Interviewer: Yeah, I mean that’s an interesting point because I know many people often may hesitate in making a claim because they may think I don’t want to go to court. I don’t want to be in the box et cetera. They have got a perception that court isn’t always going to treat them that well.
Edward: Yeah, that’s right. Look, the courts are mindful that there are family relationships involved. These are ultimately family disputes between family members, often siblings. The most effective way for these matters to be resolved is usually by mediation.
Interviewer: Edward, what are the costs associated with a Part 4 Claim?
Edward: Traditionally costs of the Part 4 Claims have been largely born by the Estate. There has been some shift away from that in recent cases. If a claim has merit. It is deemed to be meritorious then usually the costs will be paid out of the Estate.
The costs up to and including mediation really depends on the complexity of the matter and the size of the Estate. In very general terms the costs up to and including mediation might be somewhere between $15,000 and $20,000. Again, it really depends on the size of he Estate and the nature of the assets, and whether the matter can be resolved by mediation or needs to go to a full trial.
Interviewer: In a practical sense is there an example of a case for example you know that you can offer up that will perhaps you know shed light on how this all works?
Edward: Sure. We recently acted for a son of deceased.
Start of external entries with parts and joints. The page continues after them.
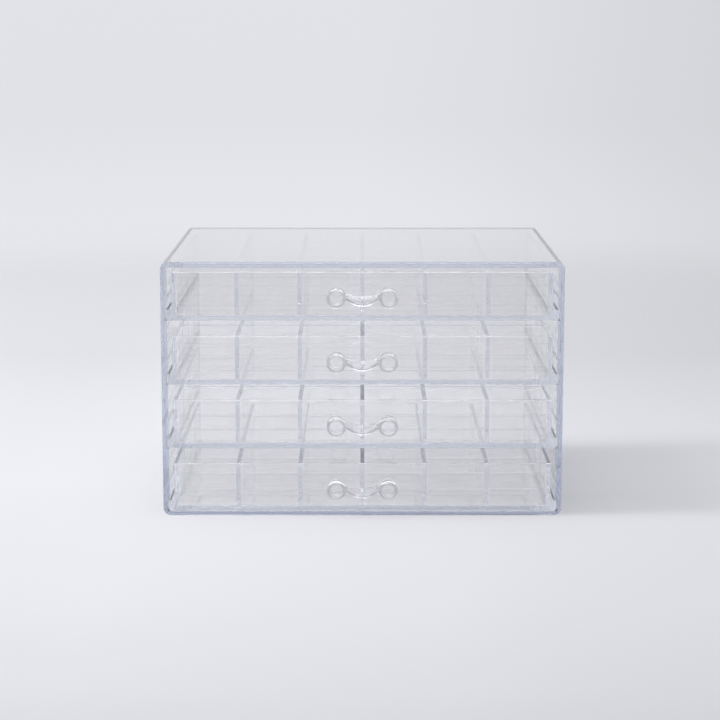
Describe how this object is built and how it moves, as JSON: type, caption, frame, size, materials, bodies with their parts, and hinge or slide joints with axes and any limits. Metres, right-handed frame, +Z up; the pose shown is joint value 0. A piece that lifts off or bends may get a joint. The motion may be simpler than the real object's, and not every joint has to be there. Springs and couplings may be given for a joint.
{
  "type": "drawer organizer",
  "caption": "Clear tabletop organizer: an open-fronted case with stacked sliding drawers, each divided into a grid of small compartments and pulled by a clear bow handle.",
  "frame": {"origin": "centre of the case's underside, where it rests on the table", "axes": "+X to the right along the width, +Y to the back, +Z up; drawers pull out along -Y"},
  "size_m": [0.24, 0.2, 0.154],
  "materials": {
    "case_acrylic": "clear, polished, faint cool tint in the thickness",
    "drawer_acrylic": "clear, polished, faint cool tint in the thickness",
    "strip_acrylic": "clear, cut and polished edges",
    "handle_acrylic": "clear, moulded, glossy"
  },
  "bodies": {
    "case": {"case_shell": "case_acrylic", "back_panel": "case_acrylic"},
    "drawer_1": {"drawer_1_tray": "drawer_acrylic", "drawer_1_handle": "handle_acrylic", "drawer_1_length_strip_1": "strip_acrylic", "drawer_1_length_strip_2": "strip_acrylic", "drawer_1_length_strip_3": "strip_acrylic", "drawer_1_length_strip_4": "strip_acrylic", "drawer_1_length_strip_5": "strip_acrylic", "drawer_1_cross_strip_1": "strip_acrylic", "drawer_1_cross_strip_2": "strip_acrylic", "drawer_1_cross_strip_3": "strip_acrylic"},
    "drawer_2": {"drawer_2_tray": "drawer_acrylic", "drawer_2_handle": "handle_acrylic", "drawer_2_length_strip_1": "strip_acrylic", "drawer_2_length_strip_2": "strip_acrylic", "drawer_2_length_strip_3": "strip_acrylic", "drawer_2_length_strip_4": "strip_acrylic", "drawer_2_length_strip_5": "strip_acrylic", "drawer_2_cross_strip_1": "strip_acrylic", "drawer_2_cross_strip_2": "strip_acrylic", "drawer_2_cross_strip_3": "strip_acrylic"},
    "drawer_3": {"drawer_3_tray": "drawer_acrylic", "drawer_3_handle": "handle_acrylic", "drawer_3_length_strip_1": "strip_acrylic", "drawer_3_length_strip_2": "strip_acrylic", "drawer_3_length_strip_3": "strip_acrylic", "drawer_3_length_strip_4": "strip_acrylic", "drawer_3_length_strip_5": "strip_acrylic", "drawer_3_cross_strip_1": "strip_acrylic", "drawer_3_cross_strip_2": "strip_acrylic", "drawer_3_cross_strip_3": "strip_acrylic"},
    "drawer_4": {"drawer_4_tray": "drawer_acrylic", "drawer_4_handle": "handle_acrylic", "drawer_4_length_strip_1": "strip_acrylic", "drawer_4_length_strip_2": "strip_acrylic", "drawer_4_length_strip_3": "strip_acrylic", "drawer_4_length_strip_4": "strip_acrylic", "drawer_4_length_strip_5": "strip_acrylic", "drawer_4_cross_strip_1": "strip_acrylic", "drawer_4_cross_strip_2": "strip_acrylic", "drawer_4_cross_strip_3": "strip_acrylic"}
  },
  "joints": [
    {"name": "drawer_1_slide", "type": "slide", "parent": "case", "child": "drawer_1", "axis": [0, -1, 0], "range_m": [0, 0.15]},
    {"name": "drawer_2_slide", "type": "slide", "parent": "case", "child": "drawer_2", "axis": [0, -1, 0], "range_m": [0, 0.15]},
    {"name": "drawer_3_slide", "type": "slide", "parent": "case", "child": "drawer_3", "axis": [0, -1, 0], "range_m": [0, 0.15]},
    {"name": "drawer_4_slide", "type": "slide", "parent": "case", "child": "drawer_4", "axis": [0, -1, 0], "range_m": [0, 0.15]}
  ]
}
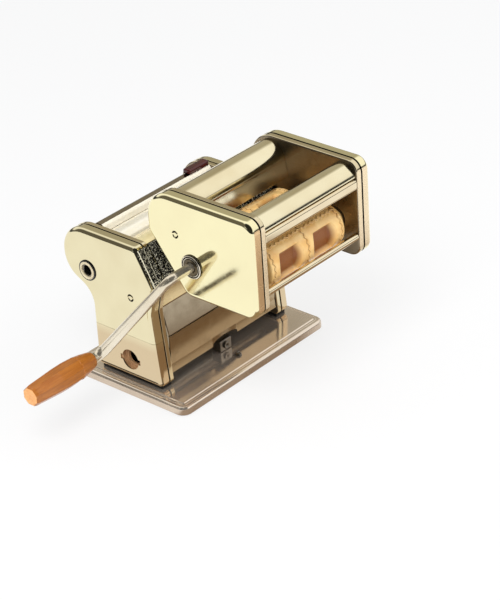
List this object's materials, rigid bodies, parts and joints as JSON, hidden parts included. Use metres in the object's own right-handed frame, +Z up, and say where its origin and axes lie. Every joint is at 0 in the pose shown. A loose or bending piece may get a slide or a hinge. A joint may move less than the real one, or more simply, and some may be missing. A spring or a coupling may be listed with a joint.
{
  "type": "ravioli maker",
  "caption": "Hand-cranked ravioli maker: a geared sheet-rolling body on a pressed base, with a lift-off forming unit on its slanted front and a wooden crank handle.",
  "frame": {"origin": "centre of the whole machine's footprint box, on the table under the rubber feet", "axes": "+Z up, X along the rollers with the crank and its handle towards -X, -Y towards the ravioli unit at the front"},
  "size_m": [0.327, 0.226, 0.2105],
  "materials": {
    "cheek_chrome": "mirror polish, faintly warm",
    "plate_steel": "fine satin",
    "bar_chrome": "bright",
    "roller_chrome": "bright, finely ground",
    "forming_body": "semi-gloss cream",
    "gear_steel": "machined",
    "dark_rail": "dark, satin",
    "rubber_black": "matte",
    "bearing_plastic": "off-white",
    "knob_black": "semi-gloss",
    "clip_red": "glossy dark red",
    "handle_wood": "lacquered orange-brown"
  },
  "bodies": {
    "root": {"base_tray": "cheek_chrome", "rubber_foot_front_left": "rubber_black", "rubber_foot_front_right": "rubber_black", "rubber_foot_rear_left": "rubber_black", "rubber_foot_rear_right": "rubber_black", "cheek_pad_left": "rubber_black", "cheek_pad_right": "rubber_black", "cheek_cover_left": "cheek_chrome", "cheek_cover_right": "cheek_chrome", "side_plate_left": "plate_steel", "side_plate_right": "plate_steel", "front_panel": "cheek_chrome", "rear_cover": "cheek_chrome", "rear_clip": "clip_red", "tie_rod_front": "plate_steel", "tie_rod_rear": "plate_steel", "clamp_block": "gear_steel", "clamp_screw": "gear_steel", "rail_left": "dark_rail", "rail_right": "dark_rail", "roller_bearing_left": "bearing_plastic", "roller_bearing_right": "bearing_plastic", "input_bush": "bearing_plastic", "motor_ring": "dark_rail", "scraper_front": "plate_steel", "scraper_rear": "plate_steel"},
    "input": {"input_shaft": "gear_steel", "input_gear": "gear_steel"},
    "rear_roller": {"rear_sheet_roller": "roller_chrome", "rear_roller_gear": "gear_steel"},
    "roller_carrier": {"carrier_block_left": "plate_steel", "carrier_block_right": "plate_steel"},
    "front_roller": {"front_sheet_roller": "roller_chrome", "front_roller_gear": "gear_steel"},
    "regulator": {"regulator_shaft": "gear_steel", "detent_spring": "gear_steel"},
    "knob": {"regulator_knob": "knob_black"},
    "ravioli_unit": {"ravioli_cover_left": "cheek_chrome", "ravioli_cover_right": "cheek_chrome", "ravioli_plate_left": "plate_steel", "ravioli_plate_right": "plate_steel", "upper_front_bar": "bar_chrome", "lower_front_bar": "bar_chrome", "rear_cross_bar": "plate_steel", "front_dough_guide": "bar_chrome", "rear_dough_guide": "bar_chrome", "forming_bearing_left": "bearing_plastic", "forming_bearing_right": "bearing_plastic", "crank_bush": "bearing_plastic", "rail_shoe_left": "dark_rail", "rail_shoe_right": "dark_rail", "stripper_front": "plate_steel", "stripper_rear": "plate_steel"},
    "rear_forming": {"rear_forming_roller": "forming_body", "rear_forming_gear": "gear_steel"},
    "front_forming": {"front_forming_roller": "forming_body", "front_forming_gear": "gear_steel"},
    "crank": {"crank_rod": "bar_chrome"},
    "handle": {"crank_handle": "handle_wood"}
  },
  "joints": [
    {"name": "input_spin", "type": "hinge", "parent": "root", "child": "input", "pos_m": [-0.0265, 0.08204, 0.11109], "axis": [1, 0, 0], "continuous": true},
    {"name": "rear_roller_spin", "type": "hinge", "parent": "root", "child": "rear_roller", "pos_m": [0.0555, 0.06305, 0.1338], "axis": [1, 0, 0], "continuous": true},
    {"name": "roller_gap_slide", "type": "slide", "parent": "root", "child": "roller_carrier", "axis": [0, -1, 0], "range_m": [0, 0.002]},
    {"name": "front_roller_spin", "type": "hinge", "parent": "roller_carrier", "child": "front_roller", "pos_m": [0.0555, 0.03345, 0.1338], "axis": [1, 0, 0], "continuous": true},
    {"name": "regulator_turn", "type": "hinge", "parent": "root", "child": "regulator", "pos_m": [0.1455, 0.03345, 0.1338], "axis": [1, 0, 0], "range_deg": [0, 180]},
    {"name": "knob_pull", "type": "slide", "parent": "regulator", "child": "knob", "axis": [1, 0, 0], "range_m": [0, 0.004], "stiffness_N_per_m": 400, "springref_m": -0.001, "deforming": ["detent_spring"]},
    {"name": "unit_lift", "type": "slide", "parent": "root", "child": "ravioli_unit", "axis": [0, 0.4785, 0.8781], "range_m": [0, 0.045]},
    {"name": "forming_spin", "type": "hinge", "parent": "ravioli_unit", "child": "rear_forming", "pos_m": [0.0555, -0.03996, 0.14842], "axis": [1, 0, 0], "continuous": true},
    {"name": "front_forming_spin", "type": "hinge", "parent": "ravioli_unit", "child": "front_forming", "pos_m": [0.0555, -0.08536, 0.14842], "axis": [1, 0, 0], "continuous": true},
    {"name": "crank_pull_out", "type": "slide", "parent": "rear_forming", "child": "crank", "axis": [-1, 0, 0], "range_m": [0, 0.035]},
    {"name": "handle_spin", "type": "hinge", "parent": "crank", "child": "handle", "pos_m": [-0.1245, 0.03328, 0.05924], "axis": [1, 0, 0], "continuous": true}
  ],
  "couplings": [
    {"joint": "input_spin", "follows": "rear_roller_spin", "ratio": -1},
    {"joint": "front_roller_spin", "follows": "rear_roller_spin", "ratio": -1},
    {"joint": "front_forming_spin", "follows": "forming_spin", "ratio": -1},
    {"joint": "regulator_turn", "follows": "roller_gap_slide", "rad_per_m": 1570}
  ]
}
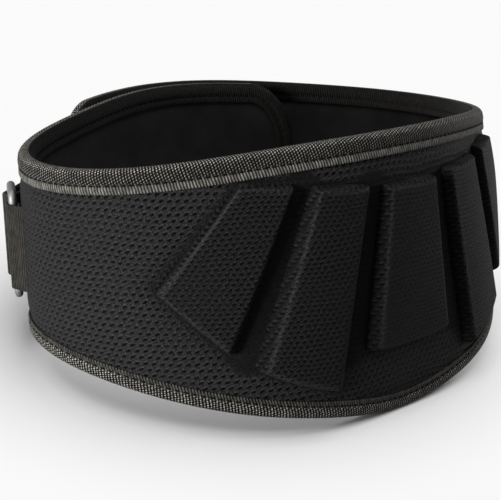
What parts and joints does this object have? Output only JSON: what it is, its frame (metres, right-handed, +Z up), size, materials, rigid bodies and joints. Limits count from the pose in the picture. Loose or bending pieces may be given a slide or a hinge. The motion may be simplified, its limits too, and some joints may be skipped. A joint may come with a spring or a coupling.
{
  "type": "weightlifting belt",
  "caption": "Padded contoured weightlifting belt closed in a loop, with raised back pads, taped edges and a strap through a steel loop.",
  "frame": {"origin": "middle of the bounding box at the floor that the lower edge stands on", "axes": "+Z up, the back pads towards -Y, the overlapping ends towards +Y, the steel loop on the -X side"},
  "size_m": [0.3194, 0.2576, 0.1512],
  "materials": {
    "mesh": "matt spacer mesh over foam",
    "pad_mesh": "matt spacer mesh over a foam pad",
    "lining": "smooth brushed lining",
    "tape": "ribbed grosgrain tape",
    "webbing": "finely ribbed webbing",
    "steel": "satin round wire"
  },
  "bodies": {
    "root": {"outer_panel": "mesh", "inner_lining": "lining", "edge_binding": "tape", "pad_centre": "pad_mesh", "pad_left_inner": "pad_mesh", "pad_left_outer": "pad_mesh", "pad_right_inner": "pad_mesh", "pad_right_outer": "pad_mesh", "buckle_loop": "steel", "loop_tab": "webbing", "closure_strap": "webbing"}
  },
  "joints": []
}
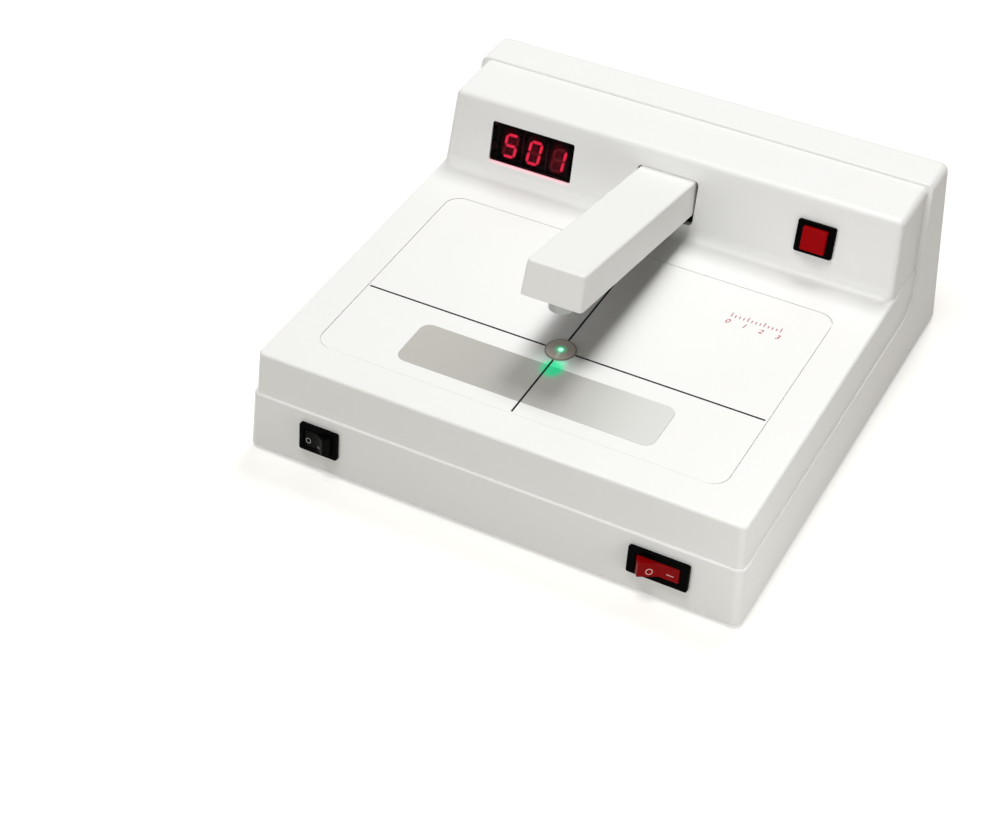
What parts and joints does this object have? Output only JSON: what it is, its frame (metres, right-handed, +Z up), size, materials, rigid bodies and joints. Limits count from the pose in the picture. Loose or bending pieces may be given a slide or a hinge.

He was expressly excluded from the will. Where his brother was the Executor and the sole Beneficiary. It was a relatively small Estate of approximately $250,000. That matter ultimately resolved with our client receiving a substantial of the Estate. He received in the vicinity of $100,000. His costs were also paid by the Estate. That’s an example of relatively common claim. A claim brought by a child that has been expressly excluded from an Estate and who brings a claim against a sibling who receives the entire benefit of the Estate. We regularly act in those matters and have seen considerable success in the last few months in several matters similar to that.
Interviewer: Great, thanks Edward.
Edward: You are very welcome, Dan. Thank you.